Pada 13 Maret, media Israel melaporkan bahwa Witkoff mengajukan proposal yang mencakup pembebasan lima warga Israel yang ditawan dengan imbalan gencatan senjata selama 50 hari, pembebasan tahanan Palestina dari penjara Israel, masuknya bantuan kemanusiaan, serta dimulainya negosiasi tahap kedua.
Keesokan harinya, Hamas mengumumkan persetujuannya terhadap proposal yang diajukan oleh para mediator, yang mencakup pembebasan seorang tentara Israel-Amerika dan pengembalian empat jenazah yang berkewarganegaraan ganda, sebagai bagian dari kelanjutan negosiasi tahap kedua.
Al-Qanoua menegaskan, pemimpin otoritas Israel Benjamin Netanyahu sebagai hambatan utama dalam mencapai kesepakatan. Ia menambahkan, kelanjutan implementasi kesepakatan bergantung pada sikap Netanyahu yang lebih mengutamakan kelangsungan pemerintahannya dibandingkan dengan nyawa para tawanan di Gaza.
Ia juga menegaskan kesiapan Hamas untuk terlibat dalam pengaturan apa pun terkait pemerintahan Gaza, asalkan didasarkan pada konsensus nasional. Hamas, katanya, tidak berambisi untuk berperan dalam kerangka administrasi apa pun.
"Hamas sebelumnya telah menyetujui pembentukan komite dukungan masyarakat di Gaza yang tidak melibatkan Hamas," kata dia.
"Kami tidak berambisi untuk menguasai Gaza. Yang penting bagi kami adalah adanya konsensus nasional, dan kami berkomitmen pada hasilnya," ujar juru bicara Hamas.

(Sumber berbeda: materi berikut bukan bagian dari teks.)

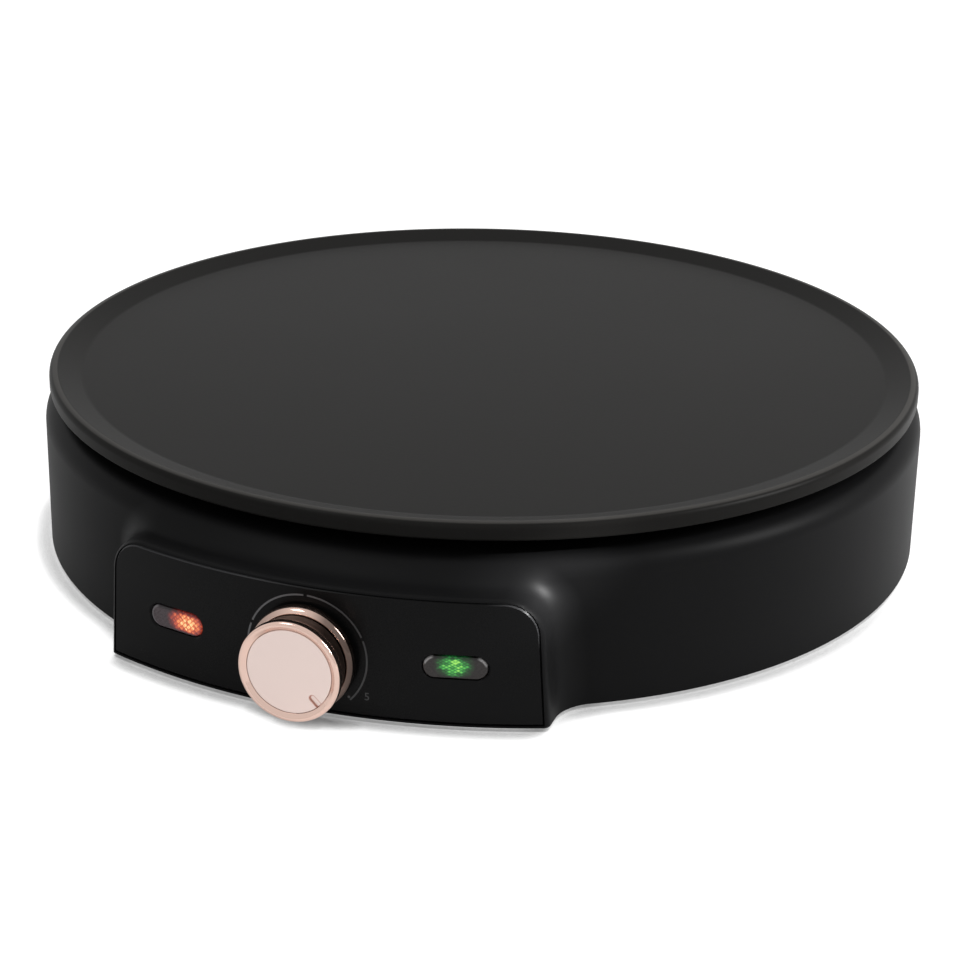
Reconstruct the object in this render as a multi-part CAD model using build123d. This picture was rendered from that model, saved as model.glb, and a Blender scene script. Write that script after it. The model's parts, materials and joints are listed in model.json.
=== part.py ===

Al-Qanoua juga mengecam dimulainya kembali perang Israel di Gaza, menyebutnya sebagai "perang genosida" yang dilakukan dengan dukungan Amerika Serikat. Ia mendesak AS untuk menekan Israel agar kembali ke perjanjian gencatan senjata dan menahan diri untuk tidak menjadi pihak dalam konflik.
Sejak Selasa (18/3/2025), lebih dari 700 warga Palestina tewas dan lebih dari 1.000 lainnya terluka akibat serangan udara mendadak Israel di Gaza, yang menghancurkan kesepakatan gencatan senjata dan pertukaran tawanan yang berlaku sejak Januari.
Sejak Oktober 2023, hampir 50 ribu warga Palestina, sebagian besar wanita dan anak-anak, telah terbunuh, sementara lebih dari 113 ribu lainnya terluka akibat serangan militer Israel yang brutal di Gaza.
Pada November lalu, Mahkamah Pidana Internasional (ICC) mengeluarkan surat perintah penangkapan terhadap pemimpin otoritas Israel Benjamin Netanyahu dan mantan kepala pertahanan Yoav Gallant atas tuduhan kejahatan perang dan kejahatan terhadap kemanusiaan di Gaza.
Israel juga menghadapi kasus genosida di Mahkamah Internasional (ICJ) terkait serangan di wilayah tersebut.